┌──

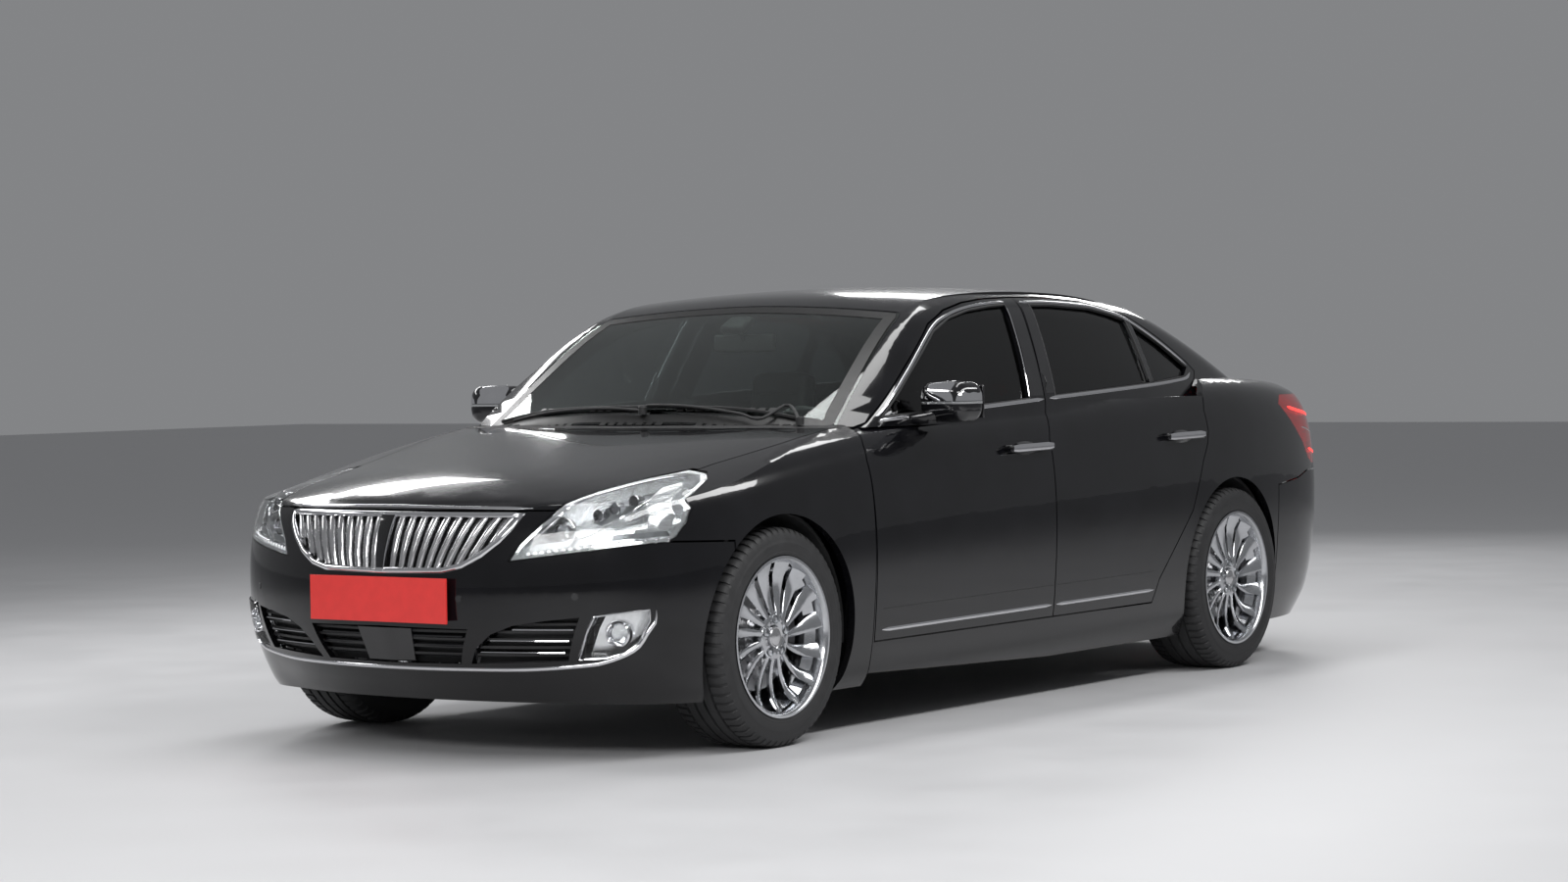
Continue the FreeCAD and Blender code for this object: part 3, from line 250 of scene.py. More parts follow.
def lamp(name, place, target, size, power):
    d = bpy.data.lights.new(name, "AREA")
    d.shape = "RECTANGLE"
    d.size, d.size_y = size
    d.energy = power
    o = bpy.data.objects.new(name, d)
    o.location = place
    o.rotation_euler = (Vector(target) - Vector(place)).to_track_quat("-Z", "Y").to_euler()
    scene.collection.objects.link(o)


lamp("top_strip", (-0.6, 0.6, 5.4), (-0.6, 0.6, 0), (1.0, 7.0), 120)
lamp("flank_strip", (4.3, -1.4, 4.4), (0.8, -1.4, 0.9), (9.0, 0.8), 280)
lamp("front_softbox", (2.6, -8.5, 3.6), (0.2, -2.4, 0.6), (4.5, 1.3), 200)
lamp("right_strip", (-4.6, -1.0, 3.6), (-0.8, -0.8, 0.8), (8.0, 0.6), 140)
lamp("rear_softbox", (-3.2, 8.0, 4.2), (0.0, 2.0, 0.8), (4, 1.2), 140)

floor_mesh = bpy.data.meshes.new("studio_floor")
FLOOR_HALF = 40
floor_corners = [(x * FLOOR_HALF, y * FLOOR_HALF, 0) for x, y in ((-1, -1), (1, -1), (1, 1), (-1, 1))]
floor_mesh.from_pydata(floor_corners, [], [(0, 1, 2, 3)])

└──

Task to complete: Extract every line above exactly as it stands.

Task solution:
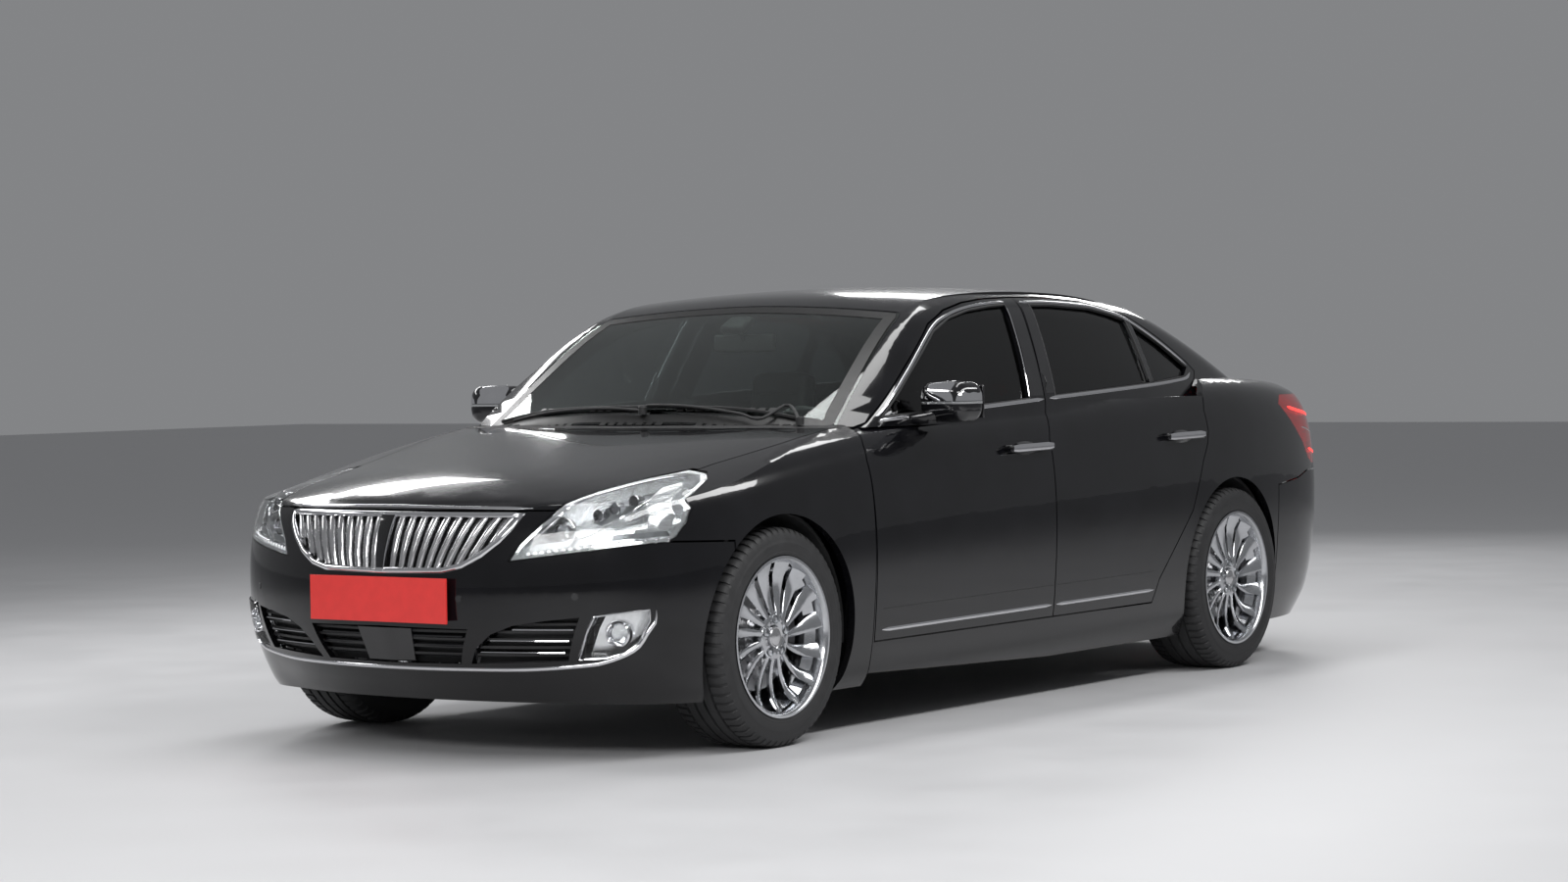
Continue the FreeCAD and Blender code for this object: part 3, from line 250 of scene.py. More parts follow.
def lamp(name, place, target, size, power):
    d = bpy.data.lights.new(name, "AREA")
    d.shape = "RECTANGLE"
    d.size, d.size_y = size
    d.energy = power
    o = bpy.data.objects.new(name, d)
    o.location = place
    o.rotation_euler = (Vector(target) - Vector(place)).to_track_quat("-Z", "Y").to_euler()
    scene.collection.objects.link(o)


lamp("top_strip", (-0.6, 0.6, 5.4), (-0.6, 0.6, 0), (1.0, 7.0), 120)
lamp("flank_strip", (4.3, -1.4, 4.4), (0.8, -1.4, 0.9), (9.0, 0.8), 280)
lamp("front_softbox", (2.6, -8.5, 3.6), (0.2, -2.4, 0.6), (4.5, 1.3), 200)
lamp("right_strip", (-4.6, -1.0, 3.6), (-0.8, -0.8, 0.8), (8.0, 0.6), 140)
lamp("rear_softbox", (-3.2, 8.0, 4.2), (0.0, 2.0, 0.8), (4, 1.2), 140)

floor_mesh = bpy.data.meshes.new("studio_floor")
FLOOR_HALF = 40
floor_corners = [(x * FLOOR_HALF, y * FLOOR_HALF, 0) for x, y in ((-1, -1), (1, -1), (1, 1), (-1, 1))]
floor_mesh.from_pydata(floor_corners, [], [(0, 1, 2, 3)])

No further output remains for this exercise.